The sound and music is one of my favorite things about this game especially since the expansion dropped in October. Guild Wars had a pretty stellar soundtrack itself but it seems like they really stepped up their game with the second as this one has one of the best soundtracks I’ve heard. There is music for just about every situation that you play in and it even gets more unique as you play in the new maps. On top of that the music is just so enjoyable to listen to even if it ends up getting repeated occasionally. Jeremy and Julian Soule and Lena Chappelle really did a spectacular job creating such thematic music that sounds so good. Arenanet also did a pretty stand up job with the voice acting and all the sound effects as well. The amount of detail to the ambient noise in all of the varying maps is astounding.

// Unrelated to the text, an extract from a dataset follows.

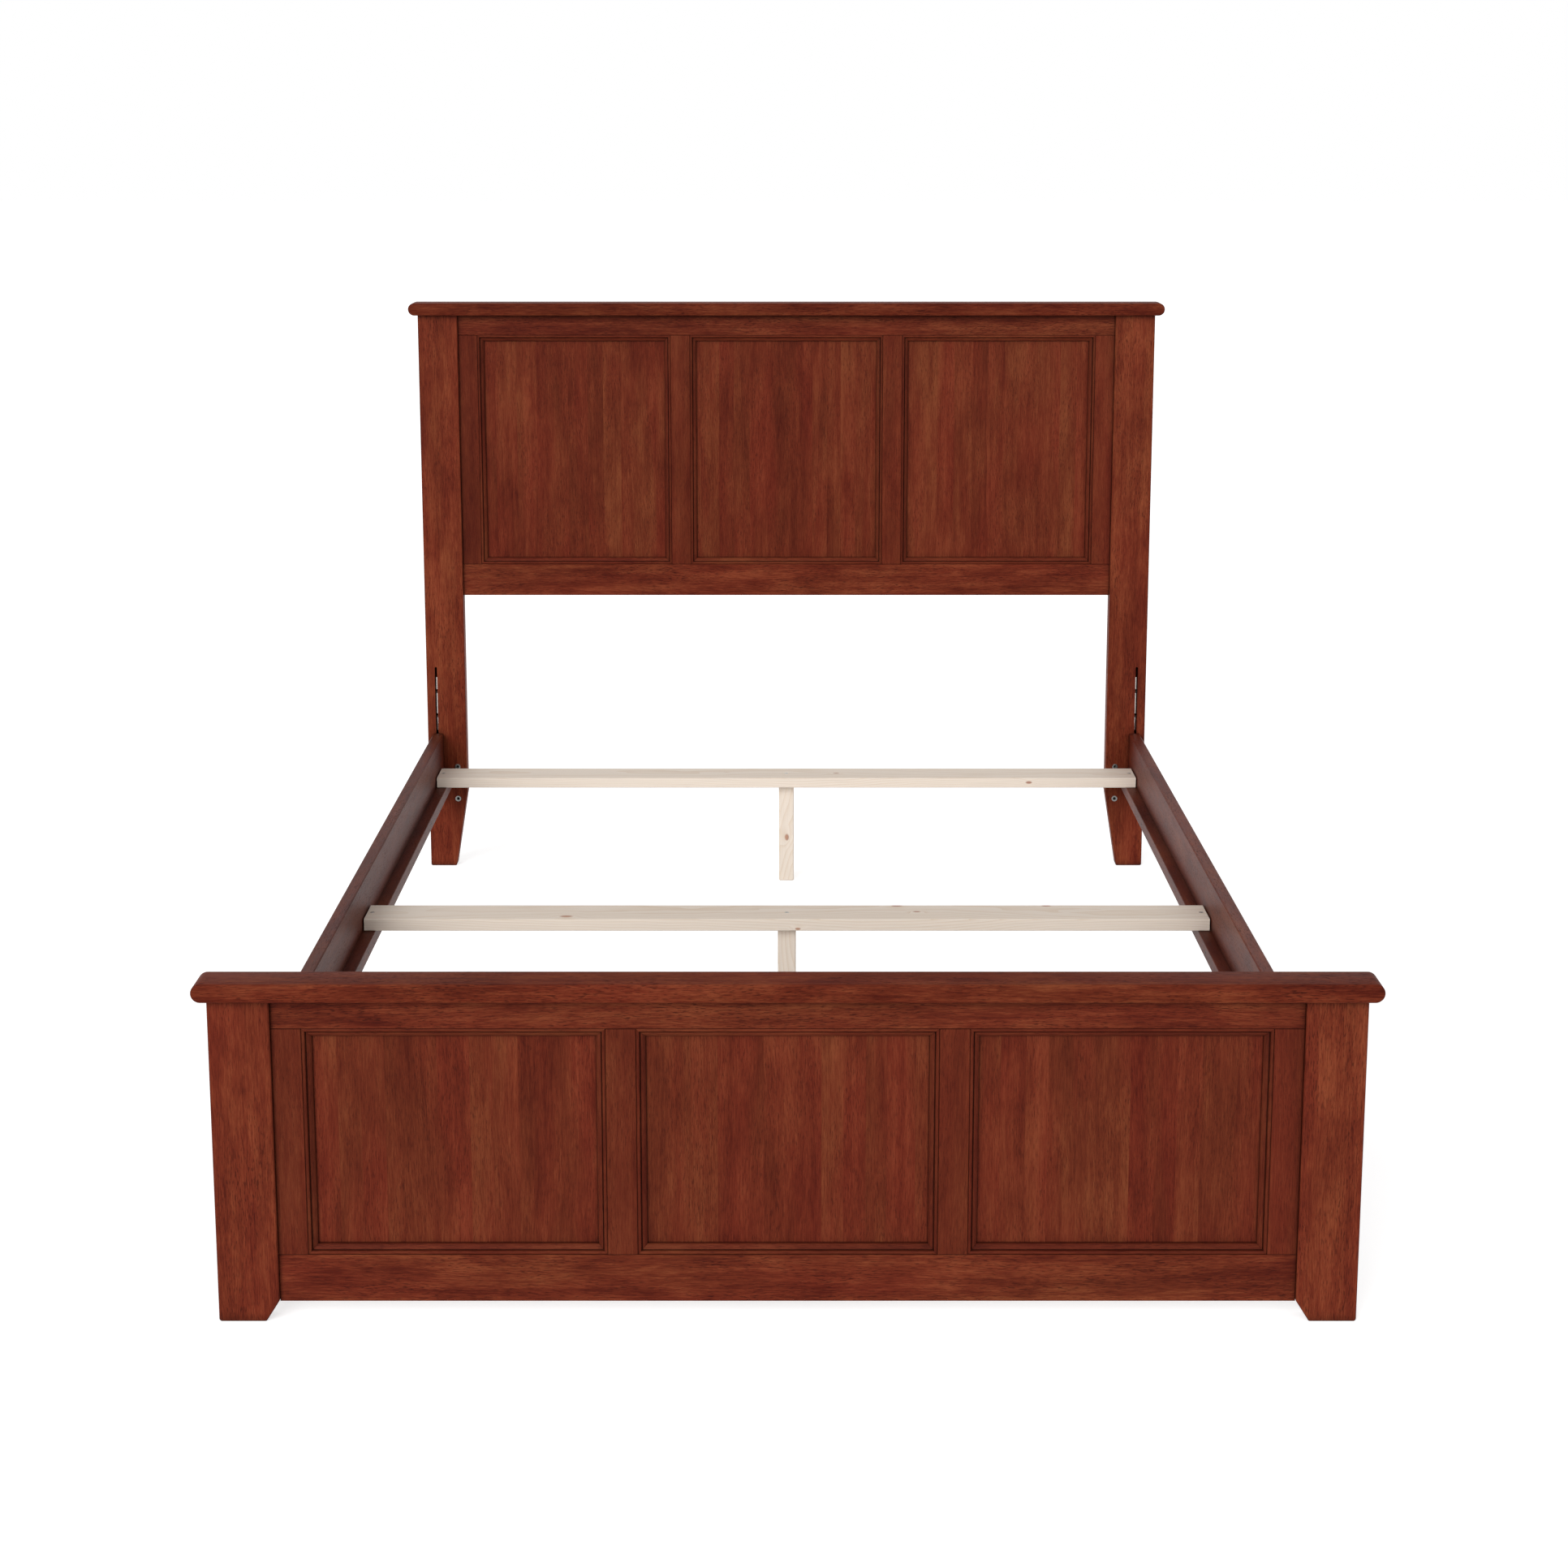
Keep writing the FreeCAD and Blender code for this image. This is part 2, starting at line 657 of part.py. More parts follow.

Overall this game has been and still is one of my favorite games in recent history and could possibly be in my top 5-10 games of all time. The amount of fun I’ve had with this game both solo, in groups, with friends and even playing with my wife is off the charts. Everything from gameplay, aesthetics, sound, music, ui, replayability is up there. I will say that this game may not be for everyone as some of my friends found out. In the early game the “lack of endgame” was more endgame that was for different people. Having a discussion with friends I realized the early part of this game was for 3 different kinds of people. People that like competitive play which GW2 does a great job with their structured PVP. Massive Guild/Server battles which is what World vs World is for. Or if you are a goal achieving player whether that be going for those hard to get legendaries or completing achivements. Early end game was somewhat lacking and felt like there wasn’t anything to do for some except for the story and maybe even making a new character but with the new expansion there is so much more even now. 1500 hours in and I still haven’t come close to doing everything I want in this game, I would say that was a $100 well spent.